I'm hardly a Myers expert, but I did notice while perusing his stats that he struck out an awful lot, 140 times in 591 plate appearances across two levels last season to be exact. That's a 24 percent strikeout rate, folks. I'm not saying that's a deal breaker. Scouts think Myers has the skills to overcome it. Also, there are major leaguers who strike out that much and are productive. Mike Trout, Chase Headley, and Jason Heyward were all within a few percent of that number, but they were also older (more time to improve) and not in the minor leagues (easier pitching). Still, striking out that much can make productivity at the major league level difficult, and should that number rise, it could threaten Myers projection.

But suppose that strikeout number doesn't concern you (truthfully I'm not sure it concerns me). Over at Sons of Sam Horn, commenter Smashtroyin looked at all of the hitters who made Baseball Prospectus's top 10 prospect list in 2007, 2008, and 2009. These are top hitting prospects in the minor leagues according to BP from 2007-2009 (some are duplicates even though I've only listed them once):

  1. Alex Gordon
  2. Delmon Young
  3. Brandon Wood
  4. Cameron Maybin
  5. Chris Young
  6. Jay Bruce
  7. Evan Longoria
  8. Travis Snyder
  9. Colby Rasmus
  10. Matt Wieters
  11. Pedro Alvarez
  12. Buster Posey

He then asked the question, how many of those guys are worth Jon Lester's last two seasons? Eyeballing it, it looks to me like about a 30 percent hit rate. You'd take Posey, Wieters, Longoria, and Bruce for sure. Rasmus, Young, and Gordon have value, but I wouldn't trade their first six seasons for Lester's next two. Not saying that's definitive, just that I wouldn't do it.

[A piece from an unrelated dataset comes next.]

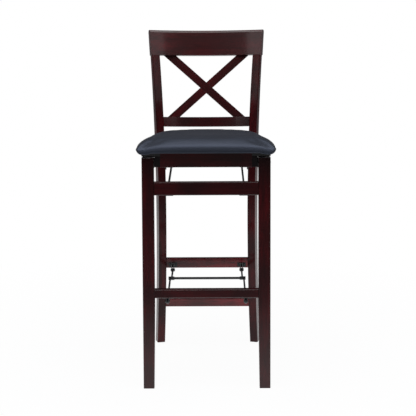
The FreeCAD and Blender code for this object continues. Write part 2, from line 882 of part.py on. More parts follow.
def stretcher_back(height):
    """Y of the leaning back face of the front upper stretcher at a height."""
    return f"(({height}) * {LEAN} + Sizes.upper_stretcher_thick / cos(Sizes.leg_lean))"


def link_bracket(name, side):
    """Clevis on the back face of the front upper stretcher, reaching just below its lower edge."""
    y, z = LINK_FRONT
    low = f"({UPPER_STRETCHER_BOTTOM} - Sizes.link_bracket_drop)"
    high = f"({low} + Sizes.link_bracket_height)"
    top = f"({z} + {REACH})"
    return clevis(
        f"link_front_bracket_{name}",
        line_at(side, "Sizes.strap_line"),
        [
            (stretcher_back(low), low),
            (f"{stretcher_back(low)} + Sizes.ear_thick", low),
            (f"{stretcher_back(high)} + Sizes.ear_thick", high),
            (stretcher_back(high), high),
        ],
        [
            (stretcher_back(low), low),
            (f"{stretcher_back(low)} + {REACH}", low),
            (f"{y} + {REACH}", f"{z} - {CHAMFER}"),
            (f"{y} + {REACH}", f"{z} + {CHAMFER}"),
            (f"{y} + {CHAMFER}", top),
            (f"{stretcher_back(top)} + Sizes.screw_end_gap", top),
            (f"{stretcher_back(high)} + Sizes.screw_end_gap", high),
            (stretcher_back(high), high),
        ],
    )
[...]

So there's significant risk in receiving prospects, even one like Myers. On the other hand, there is serious risk in giving up Lester. Fan Graphs publishes the Bill James Projections (done, I believe, by Baseball Info Solutions) each year, and they project Lester for 211 innings of 3.71 ERA ball in 2013. That is hardly the end all be all, but I think it speaks to the quality of Lester's career up to 2012 as well as his peripheral numbers in 2012. Even despite 2012, Lester has a pretty impressive resume.

Baseball Prospectus hasn't released their PECOTA projections for 2013 yet, but last year's projections for 2013 are still available (in a sense, as players are projected forward 10 seasons). Of course, this doesn't take 2012 into account which is a vital bit of missing information, I grant you but I think it's worth saying that before last season, BP projected Lester for a 3.15 ERA in 206 innings in 2013. I'm sure that will change, but even if last season raises his ERA by a half run, that's still essentially the same as the Bill James Projections. In 2012 a 3.71 ERA would have made Lester the 14th best pitcher (by ERA of course, not the best measurement) in the American League.

These numbers are far from definitive, but they are trying to tell us something about Jon Lester, what happened to him in 2012, and what has historically happened to players very similar to him. Still, the Red Sox should absolutely explore trading him, and a prospect like Myers is surely intriguing. But Lester still has tremendous value. Dealing him for a prospect, even one as highly regarded as Myers, is taking on a whole lot of risk. That risk is heightened when you consider the Red Sox one huge failing since September of 2011 has been starting pitching.

It's shaping up to be an interesting off-season.